Minha história no MOVA tem idas e vindas, desde quando começou, com a Luiza Erundina. Depois retornei, estou aqui e aprendi muito com a Eliana e agora com a Duda, que é muito boa. Ainda não sei tudo, mas aprendi muitas coisas. Não pude estudar quando era criança, pois, a escola que tinha, ficava a sete léguas de distância da fazenda e tinha que ir a pé. Os filhos do dono da usina estudavam, porque tinham cavalos para ir montados. Além disso, meu pai dizia que não precisa estudar, para não ficar escrevendo cartas para macho. Aos sete anos, a gente já tinha que trabalhar na roça, era como uma escravidão.

Está sempre atenta
Onde mora e atua
Observa a juventude
E moradores de rua
Gosta desta cidade
Como sendo sua.

Uma das preocupações que tenho é com a juventude. A situação pra eles está muito difícil. Como moro no mesmo local há quase 30 anos, vi eles crescerem. Muitos deles não trabalham e nem estudam. Quando estão usando drogas, ao me verem passar na rua, me chamam de vó e escondem o cigarro. Não sei se é coisa da minha cabeça, penso que jovens são pessoas alegres, mas não vejo alegria nos jovens hoje não, como era antes: não fazem festas, não brincam, não dão risadas. Fico olhando meus netos: um não gosta de conversar e nem dá risadas e um está passando por depressão. Tudo bem que eles não gostam de ficar papeando com gente de idade, mas pelo menos entre eles.

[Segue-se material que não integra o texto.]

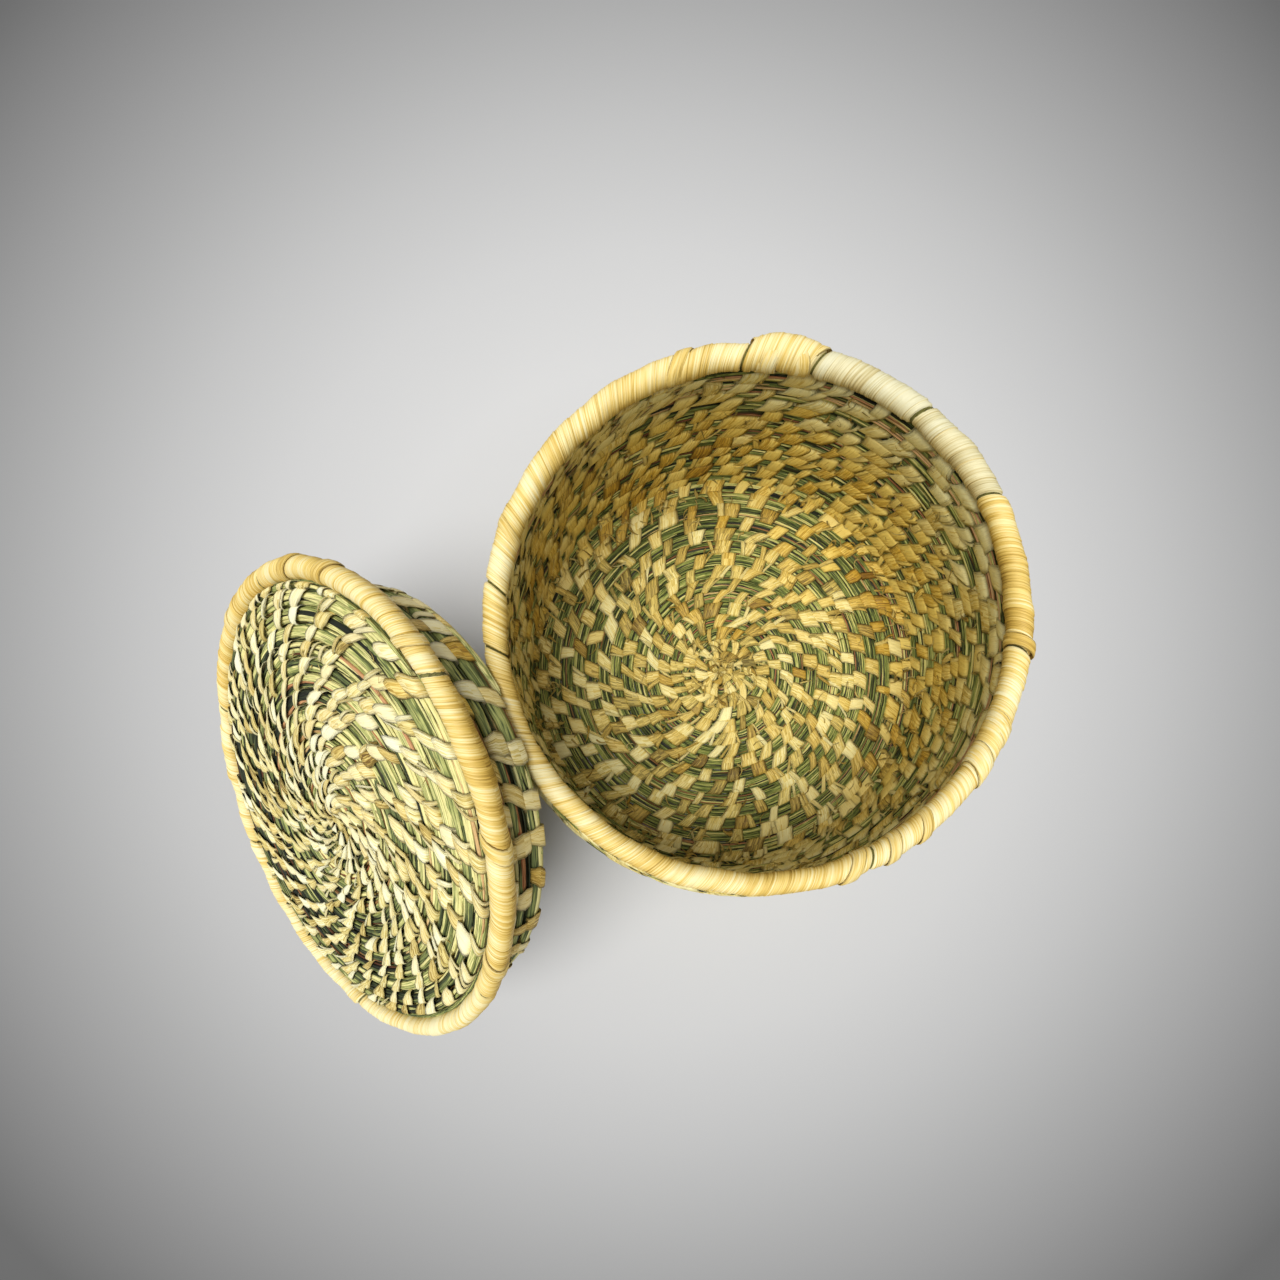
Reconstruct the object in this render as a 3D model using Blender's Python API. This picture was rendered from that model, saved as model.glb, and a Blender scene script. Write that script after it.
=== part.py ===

Sempre digo que é preciso ter alegria e esperança.

Outra coisa que quero falar que me incomoda muito, são pessoas morando nas ruas e isso vem aumentando. É muita gente e entre eles tem jovens também. É só passar ali no Jardim Miriam, ao lado do Poupatempo, e ver quantas pessoas estão ali naquela situação. Se percebe que a maioria é gente negra. É muito triste isso. Se for lá no Centro da cidade, então, é um absurdo. Mas, apesar de tudo isso e da violência que enfrentamos nesta cidade, eu gosto muito de morar em São Paulo: tem muitas coisas boas também.

Saiba Mais

Gestão da Luiza Erundina PT, entre 1989 a 1992.

Campanha da Fraternidade em 1988 – “Fraternidade e o Negro”.

Bakhita 1: Nome de uma santa africana do sec. 19.

Bakhita 2: Nome em homenagem à primeira mulher africana trazida para o Brasil. Instituto de pesquisa Outros novos, R.J.